Notable happenings since arriving: I have been to Starbucks ONE time. For those of you who have stock in the company, you may want to reconsider. I have gotten creative and invented what I lovingly refer to as a “Jubilee mocha” — a packet of hot chocolate mixed with the Kroger brand coffee brewed in the coffeepot downstairs, with a touch of milk, not too shabby! I have made two purchases with my debit card in the last six weeks. Once to refill my gas tank for the first time since arriving here and the other for toiletries, otherwise that’s it. And frankly, I couldn’t be happier about it. The food here is amazing. I was a little concerned when I found out (after arriving) that they eat mostly vegetarian and meat is really only incorporated into dishes, but is never the main course. I leave the dinner table generally in pain from how much I’ve eaten, because when there are freshly baked sweet potato biscuits, or sweet potato salad, or Bosnian bread, or egg salad, or Lisa’s rolls, or peanut butter cookies, or homemade vegetable stew, or . . . I think you get the idea, it’s just hard not to fill your plate full every time. I’ve eaten more bread here in six weeks than in the previous 22 years of my life combined.
Along with the weekly trips to Athens, which have become a bit of a tradition with the other volunteers on the weekends (you still have to go out and act like you’re 22 every once in a while ya know!), I have also been attempting to take advantage of some of the more “cultural” experiences here. On Martin Luther King Jr. day, along with several others from Jubilee, I attended a black Baptist church in a neighboring town for a celebration service. It was fantastic. Lots of yelling from the pulpit, an all men’s chorus (which was all black, except for one of our volunteers here, Bernard, who looked dashing in the front row with his bright red hair!) that sang many songs worth swaying to, and there were enough “Amen”s yelled from the congregation to finish a year’s worth of prayers at any other church.
Perhaps one of my favorite outings so far was a week ago, last Friday night when I attended the Madison County High School girl’s and boy’s varsity basketball games. I felt like I was in a Disney channel movie and I expected Zac Effron to walk in at any moment (has anyone seen “17 Again”? Be honest… great film). The game was truly amazing. I attended because one of the families here has three kids in high school, and Emily, a freshman, and I have become buddies. The game had every stereotypical element of high school: lots of PDA couples lining the halls, people smoking in the bathrooms, a fight that broke out at half time as the teams walked back to the locker rooms, ditsy girls sitting in the front row but turned around flirting with the boys behind them paying no attention to the game, and cheerleaders in a yelling competition across the court from each other. Thank God I’m not in high school anymore. It was also delightfully southern. This is Madison County, Georgia we’re talking about here, ok? This county has the highest teen pregnancy rate in the state of Georgia along with some serious drug problems. I had to fully embrace the southerness of it all when I looked down the row and this large African American guy was gnawing on a piece of fried chicken in the middle of the game. It was beautiful, SO much good people watching. The basketball game was epic, a true county rivalry. There was one white guy on each team. The first basket was a dunk and got the crowd even more pumped up than they already were. These players looked like they could be in college, fully tattooed arms with matching attitudes. Unfortunately Madison County wasn’t able to pull out the win, but what did I care? It was still a show!

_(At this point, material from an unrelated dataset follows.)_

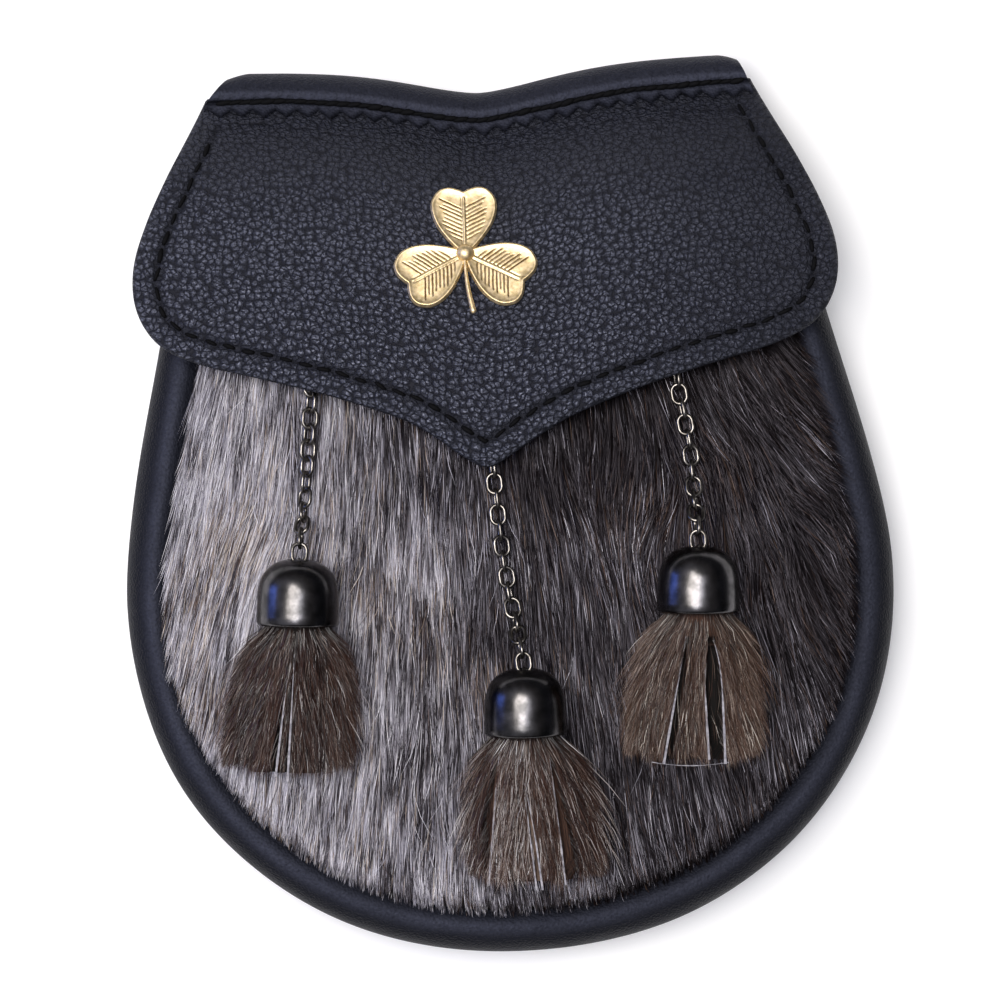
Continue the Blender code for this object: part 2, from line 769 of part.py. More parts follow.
def make_staple(name, start, along):
    """Wire bridge on the front panel, over the top end of the first link."""
    flat = Vector((along.x, along.y, 0.0)).normalized()
    end_wire = start - flat * (LINK_LENGTH / 2 - LINK_WIRE / 2)
    half = STAPLE_SPAN / 2
    feet = [end_wire - flat * half, end_wire + flat * half]
    low = max(fur_height(p.x, p.y) for p in feet) + 1.6 * GAP
    for p in feet:
        p.z = low
    arch = []
    for k in range(7):
        turn = math.pi * k / 6
        arch.append(end_wire - flat * half * math.cos(turn) + Vector((0, 0, half * math.sin(turn))))
    data = bpy.data.curves.new(f"chain_staple_{name}", "CURVE")
    data.dimensions = "3D"
    data.bevel_depth = STAPLE_WIRE / 2 * MM
    data.bevel_resolution = 2
    data.use_fill_caps = True
    spline = data.splines.new("POLY")
    route = [feet[0], *arch, feet[1]]
    spline.points.add(len(route) - 1)
    for place, p in zip(spline.points, route):
        place.co = (*(p * MM), 1.0)
    data.materials.append(material(GUNMETAL))
    made = bpy.data.objects.new(f"chain_staple_{name}", data)
    bpy.context.scene.collection.objects.link(made)


# ---------------------------------------------------------------- the back


def make_strap_loop(name, middle_x):
    """Leather band with its two feet on the back panel and a tunnel under its middle."""
    foot_top = BACK_Z - GAP
    foot = LOOP_HALF_LENGTH - LOOP_FOOT
    tunnel = foot - LOOP_RAMP
    tunnel_top = LOOP_Z + LOOP_WALL
    low = foot_top - LOOP_WALL
    side = [
        (-LOOP_HALF_LENGTH, low),
        (-foot, low),
        (-tunnel, LOOP_Z),
        (tunnel, LOOP_Z),
        (foot, low),
        (LOOP_HALF_LENGTH, low),
        (LOOP_HALF_LENGTH, foot_top),
        (foot, foot_top),
        (tunnel, tunnel_top),
        (-tunnel, tunnel_top),
        (-foot, foot_top),
        (-LOOP_HALF_LENGTH, foot_top),
    ]
    rings = []
    for x in (middle_x - LOOP_WIDTH / 2, middle_x + LOOP_WIDTH / 2):
        rings.append([(x, LOOP_Y + y, z) for y, z in side])
    add_sweep(f"strap_loop_{name}", rings, BLACK_LEATHER)


def main():
    for old in list(bpy.data.objects):
        bpy.data.objects.remove(old)
    make_back_panel()
    make_gusset()
    make_front_panel()
    make_flap()
    make_hinge_strip()
    make_flap_stud()
    make_badge()
    for name, bell_top, lean_deg, swing_deg, route in DROPS:
        frame = drop_frame(bell_top, lean_deg)
        make_bell(name, frame)
        make_tassel(name, frame, swing_deg)
        make_pin(name, frame)
        start, along = make_chain(name, frame, route)
        make_staple(name, start, along)
    make_strap_loop("left", -LOOP_X)
    make_strap_loop("right", LOOP_X)


main()
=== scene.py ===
"""Looks of the sporran pouch: leather, fur, tassels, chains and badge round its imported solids.

Sizes are in millimetres, in the part's own frame: +X right, +Y up the pouch, +Z out of its front.
They repeat the sizes that the solids were made to, and MM turns them into metres.
"""

import math

import bmesh
import bpy
import numpy as np
from mathutils import Matrix, Vector
from mathutils.geometry import delaunay_2d_cdt
from mathutils.kdtree import KDTree


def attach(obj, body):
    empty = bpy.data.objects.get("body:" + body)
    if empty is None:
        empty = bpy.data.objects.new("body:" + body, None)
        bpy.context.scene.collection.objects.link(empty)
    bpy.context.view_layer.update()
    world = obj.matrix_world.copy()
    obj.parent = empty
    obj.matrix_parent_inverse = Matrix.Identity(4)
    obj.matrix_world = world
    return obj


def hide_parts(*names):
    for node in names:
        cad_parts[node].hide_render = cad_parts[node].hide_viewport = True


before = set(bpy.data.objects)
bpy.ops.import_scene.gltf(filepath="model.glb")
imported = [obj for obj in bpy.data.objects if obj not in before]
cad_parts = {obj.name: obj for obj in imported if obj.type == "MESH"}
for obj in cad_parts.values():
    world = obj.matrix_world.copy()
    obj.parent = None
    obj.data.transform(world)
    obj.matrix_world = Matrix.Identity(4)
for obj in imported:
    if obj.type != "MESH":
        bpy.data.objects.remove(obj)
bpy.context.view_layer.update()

MM = 0.001
COARSE = 1.0

# Body outline and depth
BODY_HALF_WIDTH, BELLY_Y, BELLY_DROP, BELLY_POWER = 90.0, -20.6, 84.8, 2.1
TAPER, TAPER_ROUND, SHOULDER_Y, SHOULDER_TUCK = 0.26, 21.0, 42.0, 0.0021
DEPTH_TABLE = ((-110, 27), (0, 27), (20, 26.8), (40, 25.2), (60, 21.4), (81, 15.4), (100, 11))

# Gusset: a roll of leather, and its turned seam at the back
ROLL_WIDTH, ROLL_POWER, GUSSET_WALL = 10.5, 2.5, 1.8
BACK_SEAM_THICK, BACK_SEAM_FLAT, GUSSET_TOP_Y = 3.6, 3.5, 81.0
SEAM_DROP = 2.0  # how far the roll dips to the fur's seam

# Back panel
BACK_Z, PANEL_WALL, BACK_TOP_BELOW_FOLD, BACK_TOP_HALF_WIDTH = 3.9, 2.2, 9.0, 54.0

# Fur panel
FRONT_RISE, FRONT_DOME, DOME_HALF_WIDTH, DOME_HALF_HEIGHT = 0.5, 3.0, 79.0, 75.0
FRONT_THICK, MOUTH_Y = 3.0, 56.0

# Flap, in a frame of its own that is turned a little against the body
FLAP_ORIGIN, FLAP_TURN_DEG, FLAP_WALL = (-2.3, 0.43), -1.75, 2.4
FLAP_EDGE = (
    (64.0, 97.0), (68.9, 86.9), (73.9, 77.1), (78.3, 67.6), (81.3, 58.3), (81.6, 50.0),
    (79.2, 43.0), (74.3, 37.7), (65.5, 33.7), (52.8, 30.2), (36.6, 25.5), (20.6, 19.7),
    (12.5, 15.2), (6.7, 11.2), (2.8, 8.7), (1.2, 8.0), (0.0, 7.8),
)  # fmt: skip
FLAP_TIP_ASIDE, FLAP_TIP_FROM, FLAP_TIP_TO = -1.2, 21.0, 9.0
FLAP_RISE = (
    (5, 13.0), (8, 13.5), (12, 15.6), (18, 20.2), (24, 24.3), (30, 27.0),
    (40, 30.0), (50, 32.5), (62, 34.3), (75, 35.2), (95, 35.4),
)  # fmt: skip
FLAP_ARCH, FLAP_ARCH_HALF_WIDTH, FLAP_ARCH_POWER = 4.2, 80.0, 2.4
FLAP_ARCH_FROM, FLAP_ARCH_TO = 8.0, 36.0
FLAP_TOP_BELOW_FOLD = 5.8

# Hinge strip
FOLD_TOP, FOLD_DIP, FOLD_DIP_HALF_WIDTH, FOLD_DIP_POWER = 103.2, 6.8, 24.0, 1.6
LEFT_END, LEFT_SLANT, RIGHT_END, RIGHT_SLANT = 57.6, 0.86, 60.4, 0.43
STRIP_HALF_WIDTH, FOLD_CORNER_LENGTH, FOLD_CORNER_DROP, FOLD_REACH = 64.4, 4.0, 1.2, 5.2
STRIP_WALL, STRIP_LIFT, STRIP_FRONT_END, STRIP_BACK_END = 1.4, 0.6, 10.8, 15.5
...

This past Tuesday, the volunteers took a trip to Atlanta to visit the “Open Door Community,” which was established around the same time as Jubilee (1979ish) and works with homeless in the Northeast part of Atlanta. Not only did we visit there, but we got a chance to hear from people who run “New Hope House,” which works to support the families of those who are on Georgia’s death row. We heard about their ministry to those families and to the prisoners themselves. We also had the privilege to hear from a former death row inmate, which was fascinating to learn about his experience and his recent freedom. Finally, we heard from the brother of another man who was on Georgia’s death row, but who committed suicide while waiting for his execution. The stories are fascinating and having never taken much of an interest in the politics of the death penalty, it has caused me to reconsider many of the mainstream prejudices I have acquired due to ignorance on the subject.

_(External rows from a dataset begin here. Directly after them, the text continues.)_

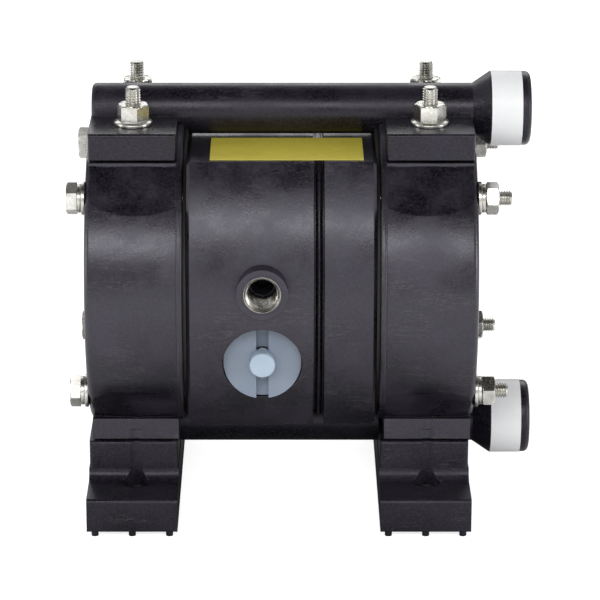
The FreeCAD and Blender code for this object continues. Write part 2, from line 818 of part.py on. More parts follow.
def make_balls():
    for side, sign in SIDES.items():
        for level, height in (("in", "-in_ball_height"), ("out", "out_ball_height")):
            ball = doc.addObject("Part::Sphere", f"{level}_ball_{side}")
            bind(ball, Radius="ball_radius")
            put(ball, (f"{sign} * port_offset", 0, f"axis_height + ({height})"))
            keep(ball, f"{level}_ball_{side}")


# Manifolds
def tube_corners(start, end, rounded):
    """Half section of a manifold tube, its flare and its port boss."""
    left = [(start, 0), (start, "tube_radius")]
    if rounded:
        left = [(start, 0), (start, "tube_radius - tube_end_round", "-tube_end_round"),
                (f"{start} + tube_end_round", "tube_radius")]
    return left + [
        (f"{end} - boss_length - flare_length", "tube_radius"),
        (f"{end} - boss_length", "boss_radius"),
        (f"{end} - boss_round", "boss_radius", "-boss_round"),
        (end, "boss_radius - boss_round"),
        (end, 0),
    ]


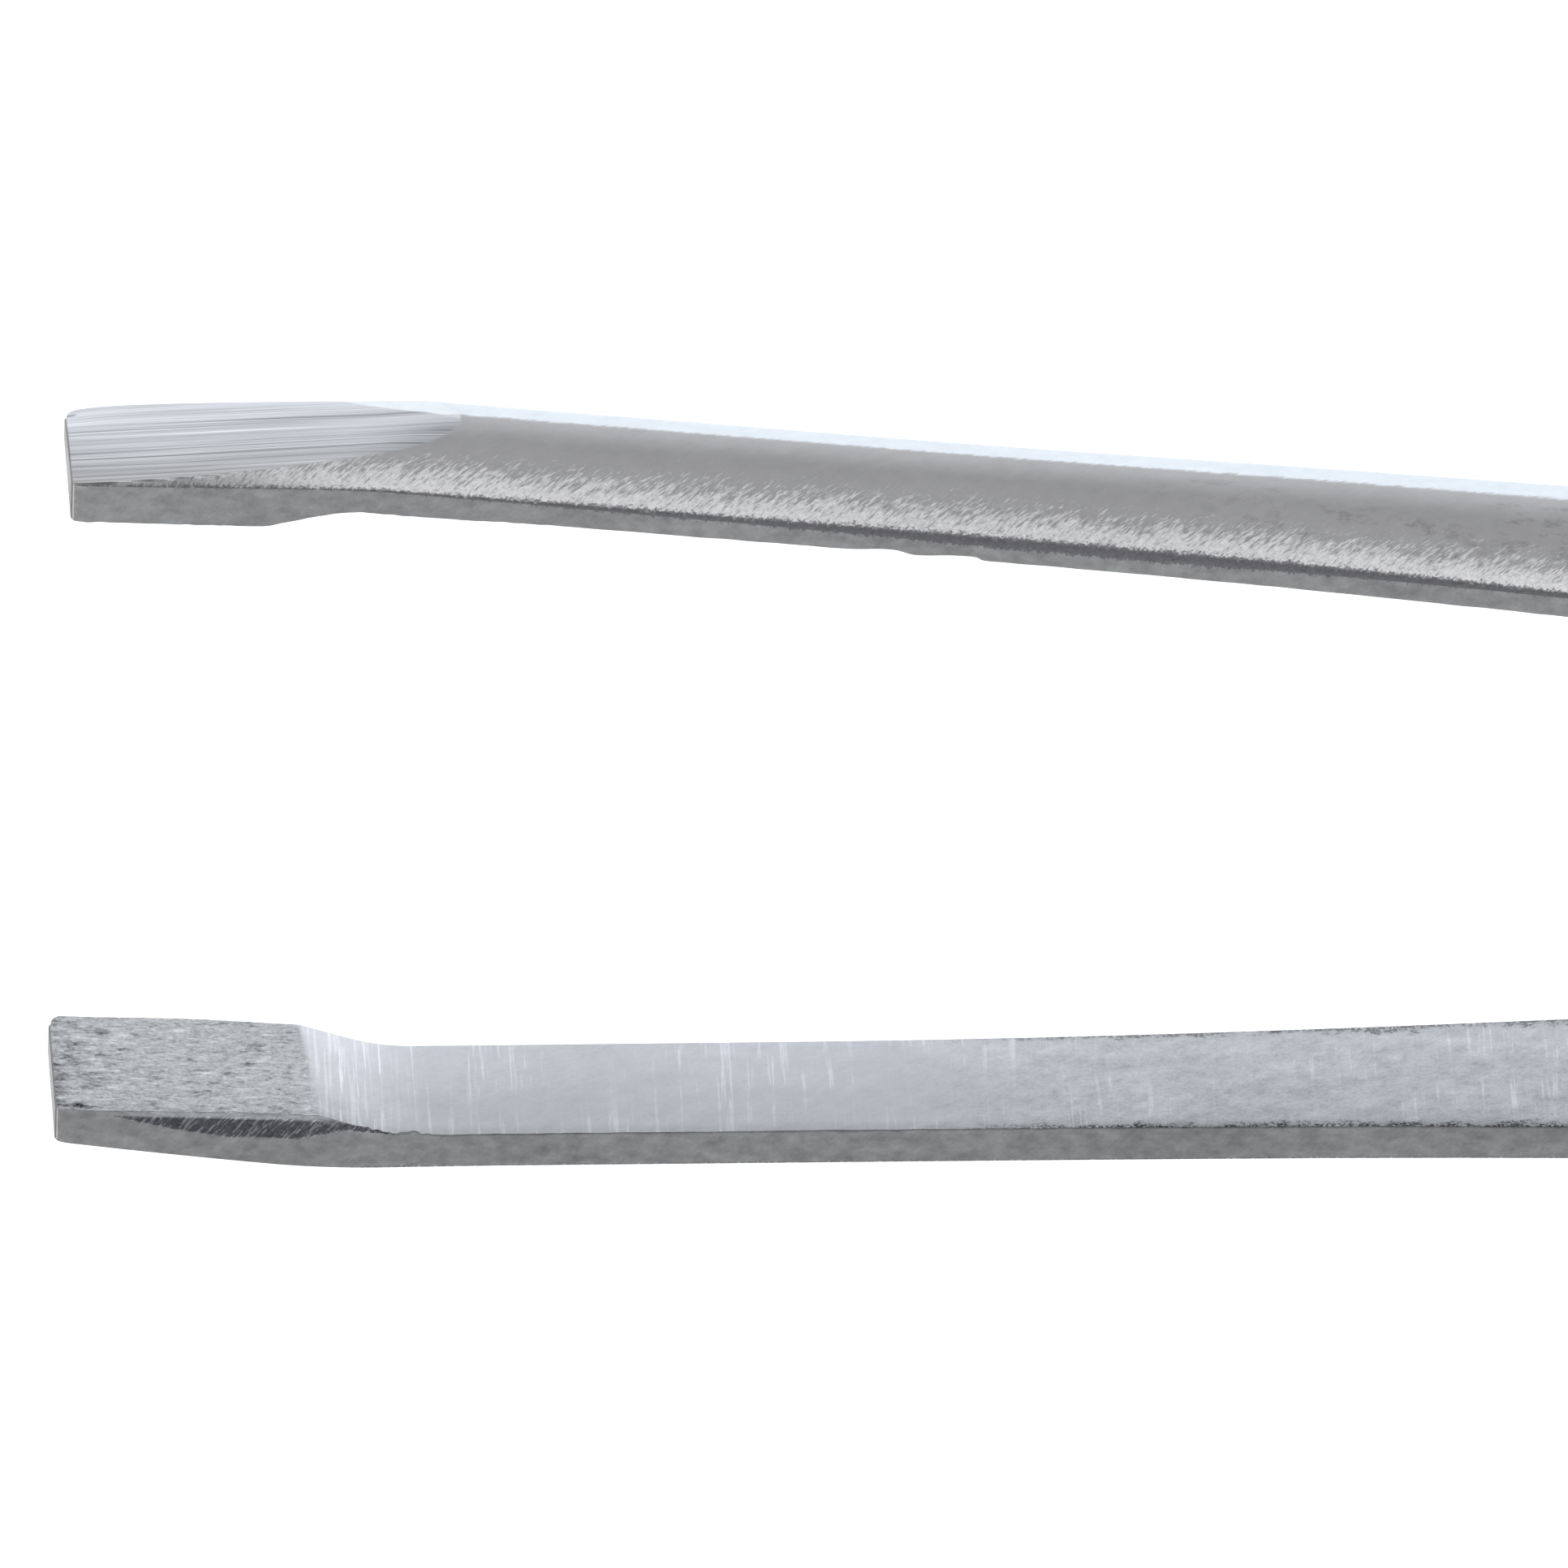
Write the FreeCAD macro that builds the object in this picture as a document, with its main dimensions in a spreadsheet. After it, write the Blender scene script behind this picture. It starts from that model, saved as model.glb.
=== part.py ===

Yesterday morning we said goodbye to the second family who has now moved to Atlanta. The family was a single mother with three children, all of whom brought a wonderful spirit of energy to Jubilee. We were all very sad to see them go, and it was impossible not to let a few tears go when I saw the oldest son, who normally always has a bright smile on his face (and who became my fiercest competitor in ping pong) crying as he climbed into the van. So the cycle of people continues to flow through Jubilee. The next few weeks holds visits from lots of different friends and family members of the community, followed by three straight weeks of college groups visiting in March during their spring breaks. Things will definitely stay busy here!

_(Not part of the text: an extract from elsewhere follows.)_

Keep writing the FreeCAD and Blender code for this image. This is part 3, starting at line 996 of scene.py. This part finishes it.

Relationships with the refugees are growing, the young children who we take care of in child care are becoming much more comfortable with all of us, runs with other volunteers have been great, so all in all, things are pretty wonderful. I have to give a big thank you to my Aunt Christy for mentioning this place and recommending that I look into it. I cannot even imagine being half way up a ski hill in Utah right now 🙂 Other upcoming events include a lobby day at the state legislature, which a few volunteers get to attend (including me, yay!) regarding the death penalty, a visit to a monastery, the day off for Ash Wednesday, and who knows what else. Much love to all.